[A version of this post appears on the O’Reilly Strata blog.]
When Hadoop users need to develop apps that are “latency sensitive”, many of them turn to HBase1. Its tight integration with Hadoop makes it a popular data store for real-time applications. When I attended the first HBase conference last year, I was pleasantly surprised by the diversity of companies and applications that rely on HBase. This year’s conference was even bigger and I ran into attendees from a wide range of companies. Another set of interesting real-world case studies were showcased, along with sessions highlighting work of the HBase team aimed at improving usability, reliability, and availability (bringing down mean time to recovery has been a recent area of focus).
HBase has had a reputation of being a bit difficult to use – its core users have been data engineers, not data scientists. The good news is that as HBase gets adopted by more companies, tools are being developed to open it up to more users. Let me highlight some tools that will appeal to data scientists.
Any data store that wants to appeal to data scientists and business analysts needs to be accessible via SQL. Judging from the number of sessions2 devoted to SQL, HBase users already have several options to choose from (with more to follow in the near future). Widely used inside Salesforce, Phoenix is a relatively new open source project that targets interactive analysis. Phoenix is an embedded JDBC driver, and it compiles SQL to optimized native HBase calls.
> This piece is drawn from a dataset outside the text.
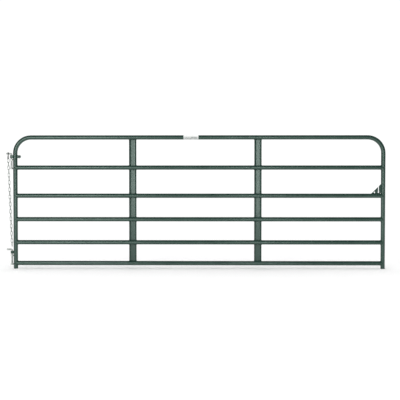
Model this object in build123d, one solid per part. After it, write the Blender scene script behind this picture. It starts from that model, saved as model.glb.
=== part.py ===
"""A six-rail tubular livestock gate: bent frame, rails, channel braces, hinges, hook bolts and a latch chain.

Millimetres. The origin is on the hinge line, level with the feet of the stiles. +X runs from the hinge line
to the latch stile, +Z is up, and -Y is the side that the open faces of the braces look to.
"""

from build123d import *
import os

# ---- overall sizes of the gate ----
GATE_WIDTH = 3540.0  # over the outsides of the two stiles
GATE_HEIGHT = 1270.0  # from the feet of the stiles to the top of the top rail
TUBE_OD = 41.3
TUBE_WALL = 1.5
CORNER_RADIUS = 150.0  # of the tube's centre line
RAIL_HEIGHTS = {"rail_2": 963.0, "rail_3": 695.0, "rail_4": 471.0, "rail_5": 251.0, "rail_6": 52.0}
LATCH_RAIL = "rail_3"  # the rail that the latch gusset stands on
SEAT_GAP = 0.1  # between two pieces that are welded to each other

# ---- channel braces ----
BRACE_OFFSETS = {"brace_hinge_side": 1120.0, "brace_latch_side": 2311.0}  # from the hinge stile's centre
BRACE_WIDTH = 70.0
BRACE_SHEET = 2.0
BRACE_BEND = 20.0  # outside radius of the channel's two bends
BRACE_LIP_Y = -1.0  # where the open edges of the channel end
BRACE_END_PAST = 16.0  # past the centre lines of the top and bottom rails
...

Generally available since the start of May, the open source, distributed query execution engine Impala supports both HDFS and HBase.
Model development, deployment, and maintenance
I recently highlighted the growing number of open source, analytic engines, that make it easier to develop big data applications. Beyond these engines, tools for developing apps on top of Hadoop are also starting to emerge. The kiji project is a framework3 that makes big data applications easier to develop, maintain, and deploy. With kiji, developers don’t need to concern themselves with serialization, schema evolution, and other low level details. As an example, kiji-express lets data scientists encode algorithms in Scalding. Data scientists can also develop models in other frameworks and import PMML files into kiji.
While there are many frameworks for developing models and algorithms, there are far fewer tools4 for deploying and maintaining algorithms in “production”. Data scientists usually have to explain their models to engineers who rewrite them for production environments (a process that takes weeks/months in some companies). Just as important, once algorithms are deployed “in the wild”, they need to be carefully maintained and monitored – e.g., models that are severely underperforming need to be revisited. At this stage, the kiji project has tools for integrating model development (kiji-express) and deployment (kiji-scoring). Over time, kiji will include tools for monitoring, maintaining, and combining models.
Model deployment and maintenance are areas that many more data scientists are paying attention to. Some choose to work in a single framework (such as kiji), others piece together different tools. New workflow tools such as Chronos, are allowing business analysts to develop and maintain long, complex, data processing pipelines. I’m looking forward to seeing more tools address these critical pain points.
1. Other popular alternatives include Cassandra, Riak, MongoDB, and Accumulo.
2. Besides Phoenix and Impala, there were sessions on Hive and Drill as well. In addition, I imagine Shark will support HBase sometime in the near future.
3. Reminiscent of Spring, its founders want to make Kiji even easier for developers to use.
4. Some companies use in-database analytics or workflow tools to handle this. I recently highlighted Augustus, a PyData tool for developing and deploying models in production. SAS has a product (Model Manager) for managing the entire analytics lifecycle.